17. A coaxial cable connector comprising:

a shell having an inner side wall defining a bore and a first end opening at a first end of the shell and a second end opening at a second end of the shell;

a post slidably mounted in the bore, the post including a base having a diameter and engaging the shell inner side wall and a tube projecting from the base, the tube having an interior and an end aperture; and

a nut mounted on the second end of the shell, the post not extending into the nut;

wherein the bore has a first portion having a diameter for accommodating the base and a second portion at the second end of the shell having a diameter smaller than the diameter of the base, the base being located entirely in the first portion.
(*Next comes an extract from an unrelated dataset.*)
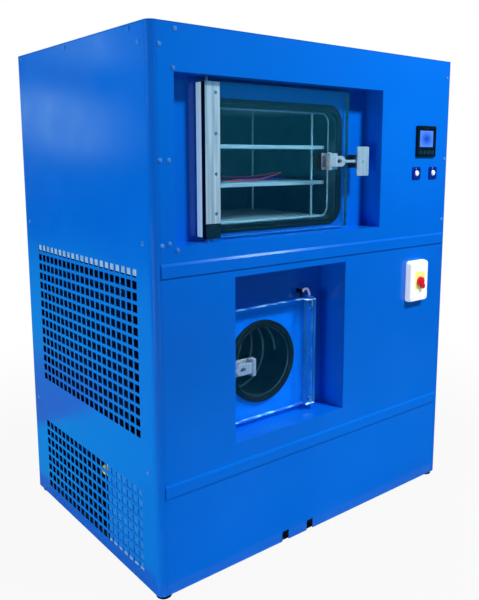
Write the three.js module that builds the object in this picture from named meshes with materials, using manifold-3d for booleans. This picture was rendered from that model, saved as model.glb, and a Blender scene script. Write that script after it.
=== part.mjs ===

18. The coaxial cable connector of claim 17, wherein the post in the first position is visible when a center conductor of a coaxial cable is inserted in the tube and an insulating portion of the coaxial cable contacts the post.

19. The coaxial cable connector of claim 18, wherein the post is slidable between first and second positions and wherein at least one of the post and the shell has a first detent for releasably holding the post in a first position in the bore and a second detent for securing the post at a second position in the bore.

20. The coaxial cable connector of claim 19, wherein the shell comprises a sleeve slidably mounted on a body and is shiftable from an extended position relative to the body to a retracted position relative to the body, the first end opening being located in the sleeve, wherein the end aperture is located at the end opening when the sleeve is in the extended position and the post is in the first position.